--- START OF Supplied data ---
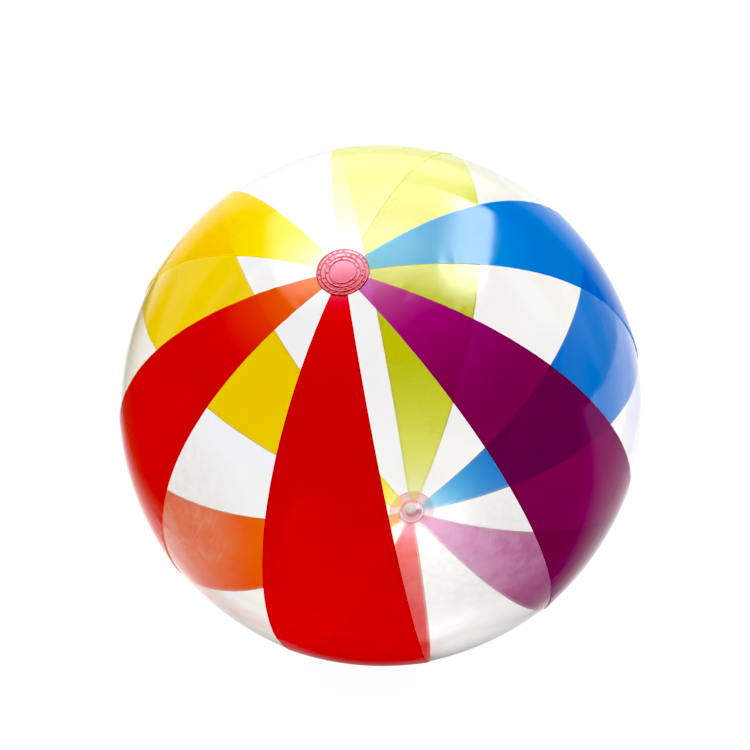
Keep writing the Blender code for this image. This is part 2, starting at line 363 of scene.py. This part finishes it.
def ramp(tree, value, low, high, out_low=0.0, out_high=1.0):
    """A smooth step from out_low, where value is low, to out_high, where it is high."""
    node = add(tree, "MapRange", interpolation_type="SMOOTHSTEP", Value=value)
    node.inputs["From Min"].default_value = low
    node.inputs["From Max"].default_value = high
    node.inputs["To Min"].default_value = out_low
    node.inputs["To Max"].default_value = out_high
    return node.outputs[0]


def scratches(tree, place):
    """Short fine lines in a few directions."""
    layers = []
    for turn, fineness, threshold in SCRATCHES:
        mapping = add(tree, "Mapping", Vector=place)
        mapping.inputs["Rotation"].default_value = turn
        mapping.inputs["Scale"].default_value = (
            fineness,
            fineness / SCRATCH_STRETCH,
            fineness / SCRATCH_STRETCH,
        )
        noise = add(tree, "TexNoise", Vector=mapping.outputs[0], Scale=1.0, Detail=2.0, Roughness=0.5)
        layers.append(ramp(tree, noise.outputs["Fac"], threshold, threshold + 0.05))
    most = maths(tree, "MAXIMUM", layers[0], layers[1])
    return maths(tree, "MAXIMUM", most, layers[2])


def painted_sheen_and_scuffs(tree, place):
    """1 in the middle of the zones of painted sheen and scratches, 0 outside them."""
    zones = []
    for (right, forward, up), reach in SHEEN_AND_SCUFF_ZONES:
        centre = BALL_CENTRE + right * RIGHTWARD + forward * FORWARD + Vector((0, 0, up))
        zone = add(tree, "Mapping", vector_type="TEXTURE", Vector=place, Location=centre)
        zone.inputs["Rotation"].default_value = (0, 0, CAMERA_AZIMUTH)
        zone.inputs["Scale"].default_value = reach
        away = add(tree, "VectorMath", operation="LENGTH", i0=zone.outputs[0]).outputs["Value"]
        zones.append(ramp(tree, away, 1.0, 0.3))
    mottle = add(tree, "TexNoise", Vector=place, Scale=45.0, Detail=5.0, Roughness=0.65)
    mottle = ramp(tree, mottle.outputs["Fac"], 0.3, 0.7, 0.65, 1.0)
    return maths(tree, "MULTIPLY", maths(tree, "MAXIMUM", *zones), mottle)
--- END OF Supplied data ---
** Exercise instructions **
Can you give every line above again, exactly as written?

** Answer to the problem **
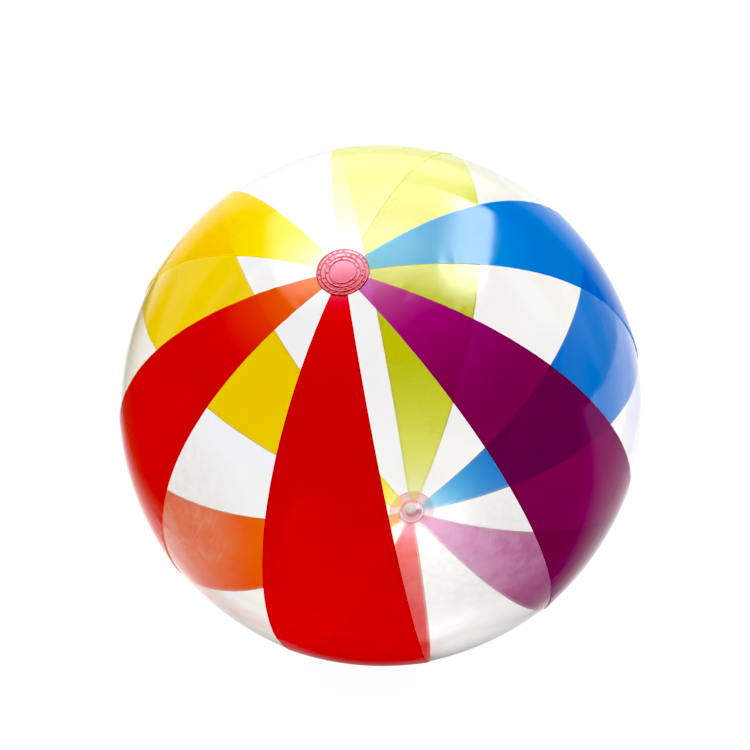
Keep writing the Blender code for this image. This is part 2, starting at line 363 of scene.py. This part finishes it.
def ramp(tree, value, low, high, out_low=0.0, out_high=1.0):
    """A smooth step from out_low, where value is low, to out_high, where it is high."""
    node = add(tree, "MapRange", interpolation_type="SMOOTHSTEP", Value=value)
    node.inputs["From Min"].default_value = low
    node.inputs["From Max"].default_value = high
    node.inputs["To Min"].default_value = out_low
    node.inputs["To Max"].default_value = out_high
    return node.outputs[0]


def scratches(tree, place):
    """Short fine lines in a few directions."""
    layers = []
    for turn, fineness, threshold in SCRATCHES:
        mapping = add(tree, "Mapping", Vector=place)
        mapping.inputs["Rotation"].default_value = turn
        mapping.inputs["Scale"].default_value = (
            fineness,
            fineness / SCRATCH_STRETCH,
            fineness / SCRATCH_STRETCH,
        )
        noise = add(tree, "TexNoise", Vector=mapping.outputs[0], Scale=1.0, Detail=2.0, Roughness=0.5)
        layers.append(ramp(tree, noise.outputs["Fac"], threshold, threshold + 0.05))
    most = maths(tree, "MAXIMUM", layers[0], layers[1])
    return maths(tree, "MAXIMUM", most, layers[2])


def painted_sheen_and_scuffs(tree, place):
    """1 in the middle of the zones of painted sheen and scratches, 0 outside them."""
    zones = []
    for (right, forward, up), reach in SHEEN_AND_SCUFF_ZONES:
        centre = BALL_CENTRE + right * RIGHTWARD + forward * FORWARD + Vector((0, 0, up))
        zone = add(tree, "Mapping", vector_type="TEXTURE", Vector=place, Location=centre)
        zone.inputs["Rotation"].default_value = (0, 0, CAMERA_AZIMUTH)
        zone.inputs["Scale"].default_value = reach
        away = add(tree, "VectorMath", operation="LENGTH", i0=zone.outputs[0]).outputs["Value"]
        zones.append(ramp(tree, away, 1.0, 0.3))
    mottle = add(tree, "TexNoise", Vector=place, Scale=45.0, Detail=5.0, Roughness=0.65)
    mottle = ramp(tree, mottle.outputs["Fac"], 0.3, 0.7, 0.65, 1.0)
    return maths(tree, "MULTIPLY", maths(tree, "MAXIMUM", *zones), mottle)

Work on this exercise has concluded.